Now is the time, said the PR chief, when the main opposition “will have to do whatever it takes to pressure the Blue House and the ruling Saenuri Party on issues regarding Woo Byung-woo [President Park Geun-hye’s senior civil affairs secretary] and Thaad [Terminal High-Altitude Area Defense],” naming the two swords the Minjoo Party has recently brandished to take down President Park and her party.

After the Summer Games begins this Saturday, the public won’t care much about politics, and that includes these two issues. While the public’s interest shifts to the two-week-long Games taking place more than 1,000 miles away, the PR manager implied that the Blue House and the Saenuri Party will have earned themselves more time.

According to poll data from Realmeter, a comparison between the number of gold medals Korea won in the past Olympics and the approval ratings of former presidents prove in part why the Minjoo Party is so concerned.

Former President Lee Myung-bak’s approval rating shot up 7 percentage points from 21.8 percent before the 2012 London Olympics to 28.8 percent right after the Games. Team Korea that year won 13 gold medals, the fifth highest in the world.

Four years before, he saw his approval raised by 13.4 percentage points, from 16.5 percent to 29.1 percent, after the 2008 Beijing Olympics. Team Korea won 13 gold medals to clinch seventh in the world. It was also the greatest number of golds the country had ever won in its history at the Olympics.

For former President Lee, whose administration battled with the public’s mad cow disease scare before the Games, Korea’s final ranking was like rain after a long drought.
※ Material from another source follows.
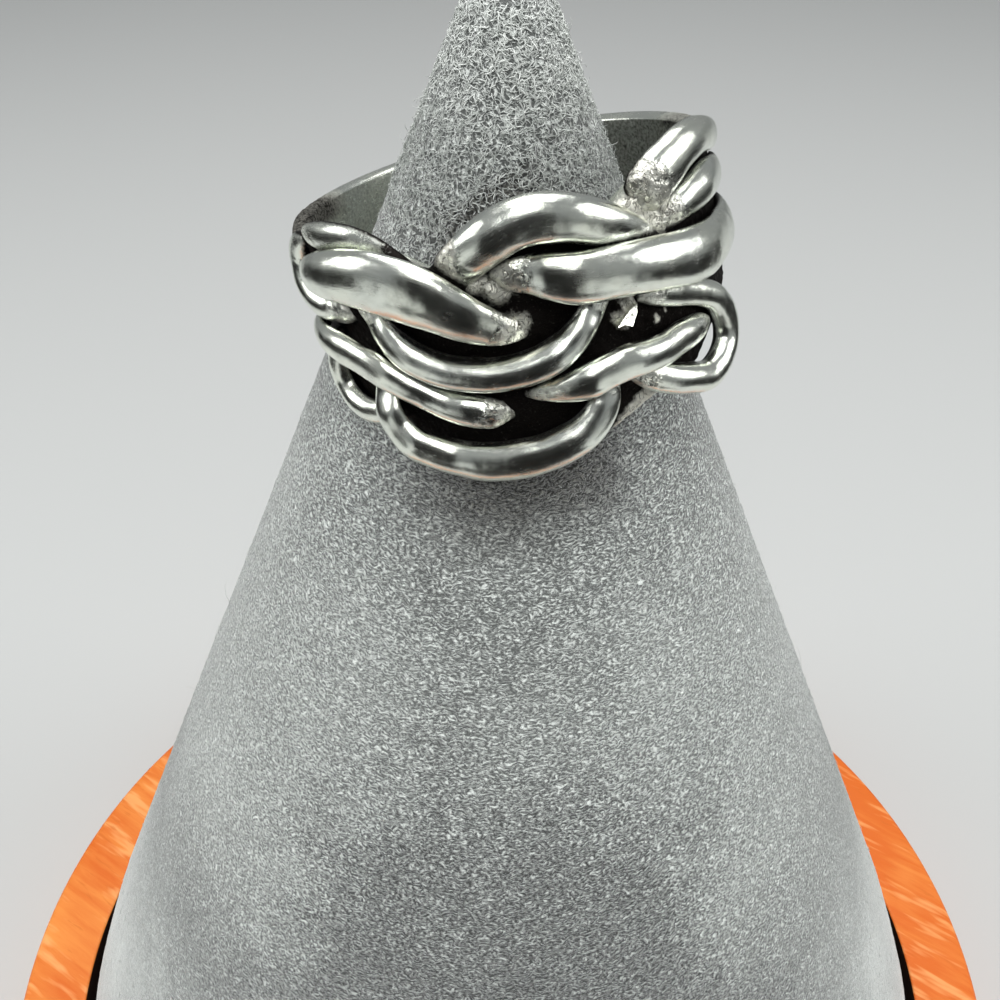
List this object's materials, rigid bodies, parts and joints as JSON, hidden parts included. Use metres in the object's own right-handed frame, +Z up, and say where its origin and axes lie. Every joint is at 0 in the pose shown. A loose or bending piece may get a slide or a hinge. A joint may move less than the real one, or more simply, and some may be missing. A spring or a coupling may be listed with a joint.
{
  "type": "braided band ring on a cone stand",
  "caption": "Wide silver ring whose open braid of rounded strands crosses the front over a plain sleeve, hung tilted on a grey suede cone with a round wooden base.",
  "frame": {"origin": "middle of the base's underside", "axes": "+Z up along the cone; -Y towards the braided front of the ring"},
  "size_m": [0.0806, 0.0806, 0.0925],
  "materials": {
    "silver_band": "polished silver inside, darker and slightly rough on the cast edges and between the strands",
    "silver_strand": "hand-polished silver with fine scratches, cast texture where a strand dips under another",
    "suede": "grey suede with a short light and dark nap",
    "wood": "oiled orange-brown wood with fine pale grain"
  },
  "bodies": {
    "root": {"shank": "silver_band", "top_loop_strand": "silver_strand", "left_side_strand": "silver_strand", "left_over_strand": "silver_strand", "cradle_strand": "silver_strand", "right_over_strand": "silver_strand", "lower_right_strand": "silver_strand", "left_middle_strand": "silver_strand", "bottom_strand": "silver_strand", "left_loop_strand": "silver_strand", "right_loop_strand": "silver_strand", "shoulder_strand_a": "silver_strand", "shoulder_strand_b": "silver_strand", "cone": "suede", "base": "wood"}
  },
  "joints": []
}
Just weeks earlier, thousands of protestors had swarmed the streets after a popular show on MBC highlighted the possible dangers of consuming American beef and claimed Koreans have a special vulnerability to mad cow disease.

Public distrust escalated even more when the Korean government pushed forward its decision to include the imported items in a newly signed trade agreement with the United States.

Lee Dong-gwan, who worked as a Blue House spokesman during the turmoil, acknowledged that the London Games did well for the presidential office. “State affairs were in gridlock because protestors were staging candlelight vigils,” Lee said. “But the national team put up a good fight and helped us break through.”